Furthermore, the ending itself felt rushed and forced, with the sudden return of Ryousuke and the apparent disappearance of Atsushi happening all too fast when only the episode before Rokka had finally worked out that it was Atsushi in Ryousuke’s body. Rokka does say that while she now knows Atsushi is in Ryousuke’s body, she has come to realise that it was Ryousuke whom she fell in love with. But, because of the body possession there has been little progression in their relationship, with much of what happened in the first arc either negated or pushed to one side. We saw the confession without seeing the real progression that lead up to it. At the same time the confession and subsequent marriage is only shown through a series of pictures and Atsushi’s sister reminiscing about their time together with Ryousuke’s and Rokka’s daughter. This means that there were only five episodes with Ryousuke and Rokka truly together for their relationship to properly develop. By extending the body-swapping sequence into its own arc the character and relationship progression is lost, coupled with the rushed and rather forced ending and we have a relationshop that we never truly see develop.

That is not to say that the ending was terrible, but after an entire arc where Ryousuke was a mere side character in his own head, the sudden realisation that they love each other, followed by the final ending with their daughter and grandson felt rushed and oddly alienated from the original story. There was no real continuity between the brilliant and wonderful relationship that was presented in the first half, and the oddly stilted relationship that appears to have developed during the second. It felt as if the ‘Happily Ever After’ was shoved in almost as soon as the opening credits had finished, we never see these characters develop together. Furthermore, the resolution of Atsushi’s part in this story didn’t truly work, and while Rokka did come to terms with his loss it was in a very unsatisfactory way that left Ryousuke out in the cold into the very final episode. Overall it was not a bad anime, however, the second half with the fantasy world and body swapping ultimately ruined it for me.
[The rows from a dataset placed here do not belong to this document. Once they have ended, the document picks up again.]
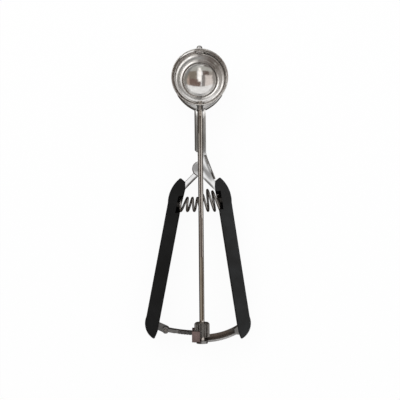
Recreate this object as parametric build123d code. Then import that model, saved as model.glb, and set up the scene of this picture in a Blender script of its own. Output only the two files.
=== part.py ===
from build123d import *
import os
from math import acos, asin, atan2, cos, degrees, hypot, pi, radians, sin, sqrt, tan

# Lever ice cream scoop, in millimetres, with +Z up and +Y towards the tip of the bowl.
# It lies on its back: the bowl's underside and both grips rest on the plane z = 0.
# The pieces are modelled about the lever pivot, where X and Y are zero, and the whole
# scoop is moved at the end, so that the origin is at the bottom centre of its box.

# Fits
RUNNING_CLEARANCE = 0.05
FREE_GAP = 0.3

# Bowl
BOWL_RADIUS = 19.0
BOWL_WALL = 0.6
BOWL_REACH = 64.9
RIM_STEP = 1.0
RIM_STEP_START = 1.2
RIM_STEP_END = 1.9
RIM_HEIGHT = 3.6

# Scraper
SCRAPER_THICKNESS = 0.6
SCRAPER_RISE = 9.0
SCRAPER_SPREAD = 22.0
HUB_RADIUS = 3.2

# Rod
ROD_RADIUS = 1.8
JOURNAL_RADIUS = 1.5
TENON_RADIUS = 1.2
PEEN_RADIUS = 1.7
PEEN_HEIGHT = 0.5
SCRAPER_WASHER_RADIUS = 2.2
SCRAPER_WASHER_THICKNESS = 0.4

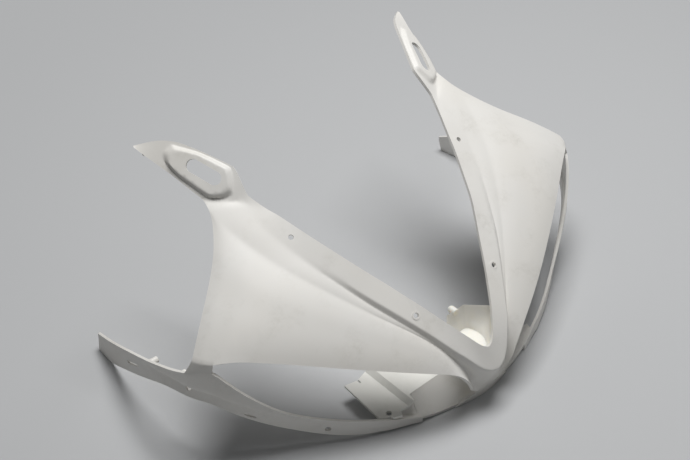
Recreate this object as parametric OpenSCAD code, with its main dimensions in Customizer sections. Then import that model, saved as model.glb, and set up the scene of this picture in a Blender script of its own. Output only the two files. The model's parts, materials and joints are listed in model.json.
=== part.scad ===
// Upper nose fairing of a sport motorcycle, bare moulded plastic.
// X is across (the rider's left is +X), -Y is the front, Z = 0 is the surface it rests on.

/* [Overall] */
// Width over the side bands
width = 541; // [500:1:580]
// Length from the lip of the nose to the rear of the side bands
length = 356; // [330:1:380]
// Height of the mirror arms above the ground
height = 251; // [235:1:270]

/* [Moulding] */
// Wall thickness of the moulded shell
wall = 3; // [2.4:0.1:4]
// Height of the moulded step beside the screen ledge
ledge_step = 4; // [2:0.5:6]
// Width of the slope at the foot of that step
ledge_run = 5; // [3:0.5:8]
// Outward crown of the upper panels
panel_crown = 6; // [0:1:12]
// Depth of the chin floor behind the front rim
floor_depth = 35; // [28:1:42]
// Thickness of the chin floor
floor_t = 3; // [2.4:0.1:3.5]

/* [Mirror arms] */
// Height of the raised mirror pad
pad_h = 4; // [2:0.5:6]
// Overall length of the mirror slot
slot_len = 40; // [34:1:44]
// Width of the mirror slot
slot_w = 14; // [10:1:17]
// Diameter of the locating pin near the arm's tip
arm_pin_d = 4; // [3:0.5:6]
// How far that pin stands out
arm_pin_len = 5; // [3:0.5:8]

/* [Screen holes] */
// Diameter of the four screen screw holes
screw_d = 5.5; // [4:0.1:7]
// Diameter of the moulded ring around each front screw hole
screw_ring_d = 9; // [8:0.5:14]
// How far that ring stands proud
screw_ring_h = 0.4; // [0.4:0.1:1.5]

/* [Lower flange] */
// How far the flange is set back from the outer skin
joggle = 2.5; // [1.5:0.5:4]
// Diameter of the round flange holes
flange_hole_d = 6.5; // [5:0.5:8]
// Height of the flange slots
flange_slot_h = 3; // [3:0.5:6]
// Length of the rear flange slot
rear_slot_len = 32; // [20:1:36]
// Length of the front flange slot
front_slot_len = 17; // [12:1:22]
// Diameter of the small bosses inside the rear flange
boss_d = 7; // [5:0.5:9]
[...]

Natsuyuki Rendezvous went from being one of my favourites for the season to merely mediocre – it had its moments, but there were some wrong decisions made which spoiled the story and turned the series into a Tale of two halves.

About illogicalzen
An Illogical anime fan in a very Zen-like way.

3 Responses to Natsuyuki Rendezvous – A tale of two halves

  1. Cholisose says:

    Ah, this is pretty much what I thought when watching this series. I was extremely impressed with the first half of the series–the conflict between Atsushi and Ryousuke was handled quite wonderfully. But once Ryousuke was taken out of the real world, that conflict just became… metaphorical, I guess. The series just wasn’t as engaging anymore, unfortunately. I also found the ending rather random, since it seemed to mean that Atsushi hadn’t actually moved on until several decades later.
    At the very least I’m glad we had another anime with adult characters, some rather good voice acting, and some very thought-provoking situations. It’s just sad to think how much better it all could have been.

    • illogicalzen says:

      It is always sad when a series that you enjoyed greatly suddenly changes and becomes something that you dont really want to watch. This is precisely what Natsuyuki Rendezvous did, it was 5/6 excellent episodes, but then it just turned into a mediocre series that honestly spoilt the entire anime for me. I agree with you that it is nice to have another anime with adult characters, along with an interesting plot and thought-provoking elements, if only we hadn’t had the entire second half taken up by a fantasy arc that completely negated all the character progression from the first. It would have easily been one of my favourites for the season and possibly the year if it had stuck with the original elements from the first half.